Having our own ledger means we can cheaply do internal transfers, micro rewards, and other incentives. Doing the bookkeeping correctly and in a tamper proof way is of course important for us, which is why we built our own ledger database to ensure we don't end up with corrupted data (either through bugs or malicious activity).

I use content hashes as the id that include the id of the previous ledger entry and the key data stored in each row. The core design is pretty easy (it's basically a linked list) but the devil is in the details with this stuff since you indeed need to worry about auditing and making sure you don't end up losing transactions.

Additional headaches include dealing with concurrent transactions and the fact that mysql does not do serializable transactions (at least not in sane way). Each row should only have 1 successor meaning that every new row involves looking up the previous row, and using it's id as a parent id. So we have a select and an insert happening in a transaction. We have a simple db constraint enforcing the parent is referred only once. We retry transactions when this constraint gets violated. This does actually happen when two concurrent transactions decide to use the same parent id. If transactions were serializable, this would not happen and the second transaction would end up using the id of the first.

Another of the gotchas is that data migrations are kind of hard/impossible in an immutable data store.
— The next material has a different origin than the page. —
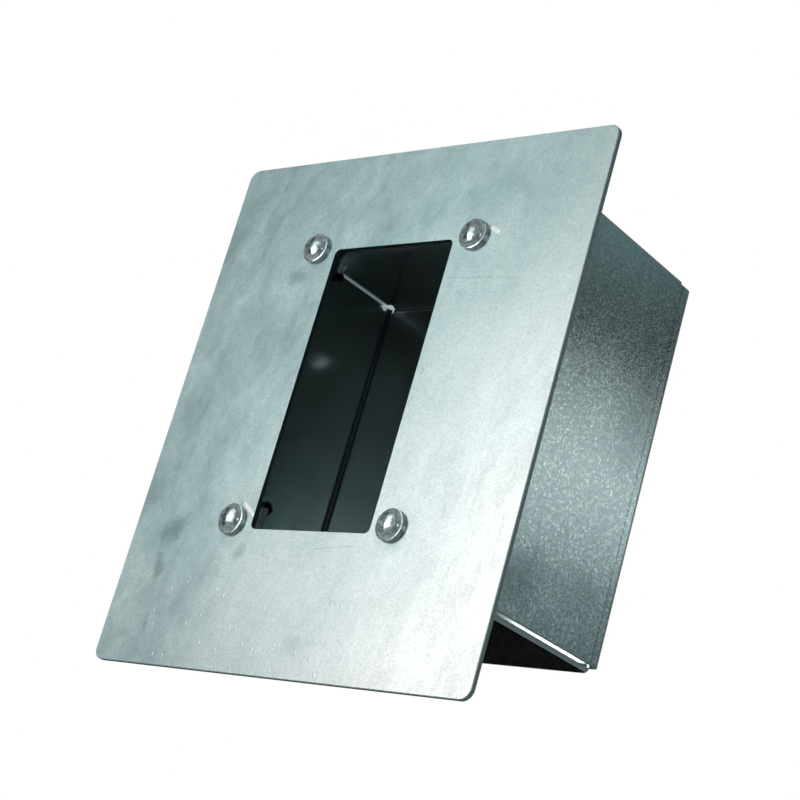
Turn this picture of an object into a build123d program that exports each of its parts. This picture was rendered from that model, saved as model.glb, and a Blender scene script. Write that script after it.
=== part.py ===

The only way to do it would be to effectively recreate a new database with new content hashes. So there are some things that I'd like to change that I can't actually change because it would break the content hashes. But by and large, this design is working quite well for us so far.

So, in short, it's not rocket science but hard enough that having a well supported product that does this is worth having. We're actually considering open sourcing it at some point since it seems there are quite many projects out there that use a ledger primarily to have some tamper resistant immutable and auditable log of transactions.

1 comments

Given your problem with serializability, why not use a database which supports it better than MySQL?
By the time we had to debug this as a thing, we already had our implementation ready. Also cost for a small mysql RDS db in amazon and the convenience of not having to administer that were a factor.

But you are right, I have considered switching to cockroachdb since they advertise their support for serializable transactions.

Why not PostgreSQL? It's also on RDS.